--- begin ---

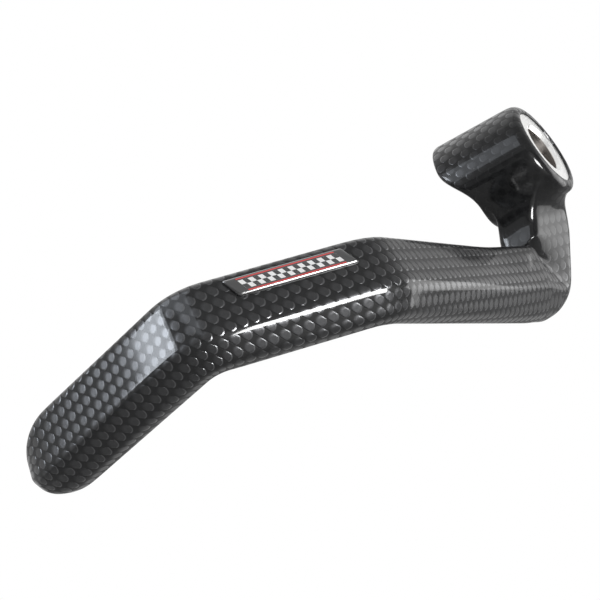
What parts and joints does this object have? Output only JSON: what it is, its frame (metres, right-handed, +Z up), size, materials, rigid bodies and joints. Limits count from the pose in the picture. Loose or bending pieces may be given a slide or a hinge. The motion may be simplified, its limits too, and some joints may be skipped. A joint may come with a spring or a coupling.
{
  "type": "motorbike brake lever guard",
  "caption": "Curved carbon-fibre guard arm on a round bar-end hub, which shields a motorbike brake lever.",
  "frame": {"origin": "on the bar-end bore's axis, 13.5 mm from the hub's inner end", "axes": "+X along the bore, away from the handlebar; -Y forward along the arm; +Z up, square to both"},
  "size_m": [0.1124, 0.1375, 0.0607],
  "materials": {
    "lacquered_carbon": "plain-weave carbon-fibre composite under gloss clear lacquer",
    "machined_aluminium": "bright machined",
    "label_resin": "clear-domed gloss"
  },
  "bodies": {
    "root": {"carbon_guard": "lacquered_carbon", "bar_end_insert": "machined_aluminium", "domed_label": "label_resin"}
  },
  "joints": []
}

--- end ---

▸ **GOAL OF THE EXERCISE**: Please output the entire listing exactly as it stands.

▸ **ANSWER TO THE PROBLEM**:
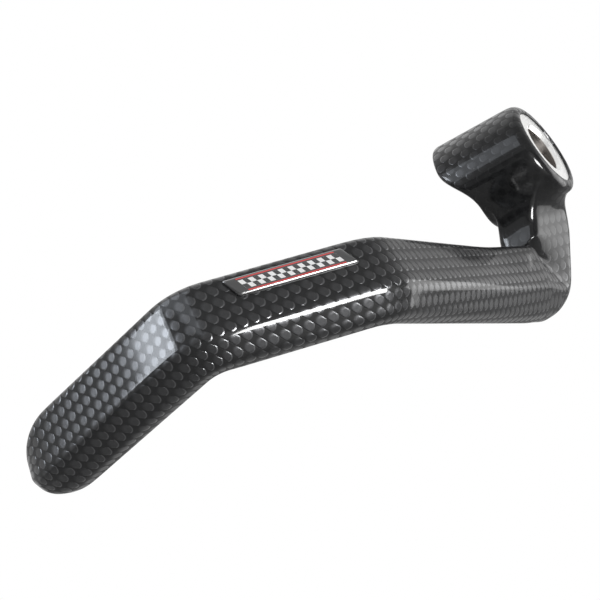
What parts and joints does this object have? Output only JSON: what it is, its frame (metres, right-handed, +Z up), size, materials, rigid bodies and joints. Limits count from the pose in the picture. Loose or bending pieces may be given a slide or a hinge. The motion may be simplified, its limits too, and some joints may be skipped. A joint may come with a spring or a coupling.
{
  "type": "motorbike brake lever guard",
  "caption": "Curved carbon-fibre guard arm on a round bar-end hub, which shields a motorbike brake lever.",
  "frame": {"origin": "on the bar-end bore's axis, 13.5 mm from the hub's inner end", "axes": "+X along the bore, away from the handlebar; -Y forward along the arm; +Z up, square to both"},
  "size_m": [0.1124, 0.1375, 0.0607],
  "materials": {
    "lacquered_carbon": "plain-weave carbon-fibre composite under gloss clear lacquer",
    "machined_aluminium": "bright machined",
    "label_resin": "clear-domed gloss"
  },
  "bodies": {
    "root": {"carbon_guard": "lacquered_carbon", "bar_end_insert": "machined_aluminium", "domed_label": "label_resin"}
  },
  "joints": []
}